Foi um período de aprendizado intenso com o Coutinho. As pessoas não queriam falar com a gente, não abriam a porta, e a gente ia riscando o gráfico na parede. Tinha uma certa angústia. O Coutinho era muito afetuoso, mas era carrancudo.
Cite um personagem marcante até hoje.
Mesmo já tendo visto o filme muitas vezes, a gente continua tocado pelos personagens. A Daniela, aquela moça que é sociofóbica e não consegue olhar para o Coutinho, ela está falando da solidão, da multidão. Ela está falando dela, mas ao mesmo tempo sobre o mundo em que a gente vive.
Como o olhar de Coutinho fez diferença no filme?

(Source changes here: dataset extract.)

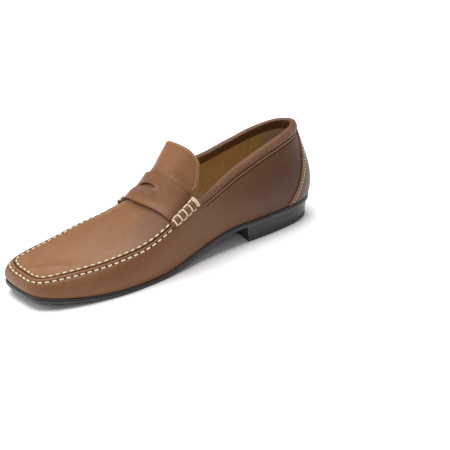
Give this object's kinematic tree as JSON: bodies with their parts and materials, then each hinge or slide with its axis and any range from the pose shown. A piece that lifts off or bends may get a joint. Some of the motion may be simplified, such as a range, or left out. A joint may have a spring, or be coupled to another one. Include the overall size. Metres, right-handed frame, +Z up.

Digo que ele era uma pessoa pessimista otimista, de conseguir trazer dimensões de criação, de analisar as questões do país com muita perspicácia. No filme, por exemplo, tem a Maria Pia, doméstica que veio da Espanha e diz que a pobreza no Brasil não existe. Para o Coutinho, era fundamental que esta fala estivesse em cena, porque estamos mostrando uma pessoa que exerce uma profissão que é historicamente explorada, mas ela está do lado do patrão. Se a gente não entender essas contradições, a gente não entende o Brasil. E isso vem no cinema dele desde sempre, o ouvir sem estar julgando, apenas mostrando a complexidade humana. A herança que o Coutinho deixa é essa de fazer com que as pessoas sejam escutadas.